Phase 2: winning mini-competitions

Being on the framework agreement is no guarantee of revenue. In mini-competitions you must compete each time.

Organise your response process. Mini-competitions have short turnaround times. Ensure you have a streamlined process: who receives the invitation, who prepares the tender, who signs off?

Differentiate on service. In mini-competitions, pricing is often close (the participants were after all selected on the same framework). The difference lies in delivery time, availability, quality of the project team, or specific added value for the particular contract.

Monitor actively. Not every mini-competition is equally worthwhile. Assess per mini-competition whether the volume, complexity and margin are worth the effort. A framework agreement with twenty mini-competitions per year requires a selective response policy.

Framework agreements are winning opportunities with long-term revenue potential. While being selected is difficult (full tender + evaluation), once selected you receive repeated mini-competition invitations over 4 years. The effort in phase 1 pays off many times over — invest in a strong initial submission.

Common mistakes

No purchase obligation.
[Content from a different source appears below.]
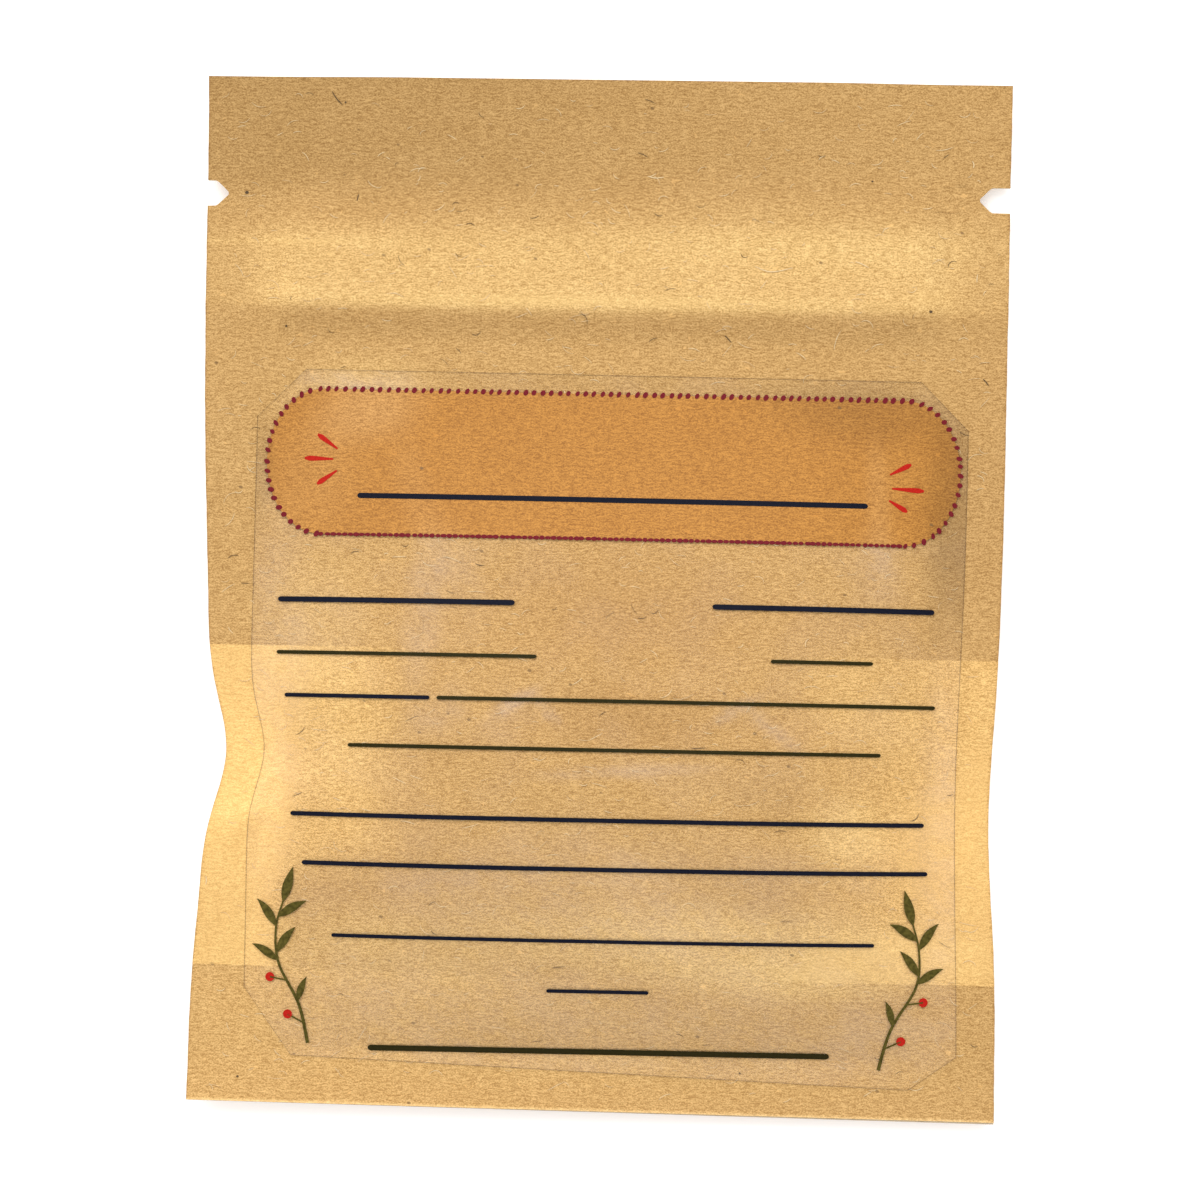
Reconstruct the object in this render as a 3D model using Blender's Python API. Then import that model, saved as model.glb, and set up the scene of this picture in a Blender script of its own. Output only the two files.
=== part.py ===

A framework agreement does not guarantee a minimum volume. The authority is not obliged to purchase from the participants. If the budget changes or the need disappears, the uptake can be zero.

Exceeding the maximum value. The framework agreement has an estimated maximum value. Once reached, the authority must in principle start a new procedure. For long-running framework agreements, check whether the maximum value is not being exceeded.

Membership is fixed. New operators cannot join a running framework agreement. The participant field is fixed for the entire duration.

Do not assume a framework agreement selection guarantees revenue. Some framework agreements publish dozens of mini-competitions per year; others may publish none. Understand the authority's purchasing pattern before bidding. A small number of mini-competitions means higher competition per invitation. If competing on framework agreements, you need the discipline to respond quickly to mini-competitions, even if not all are equally profitable.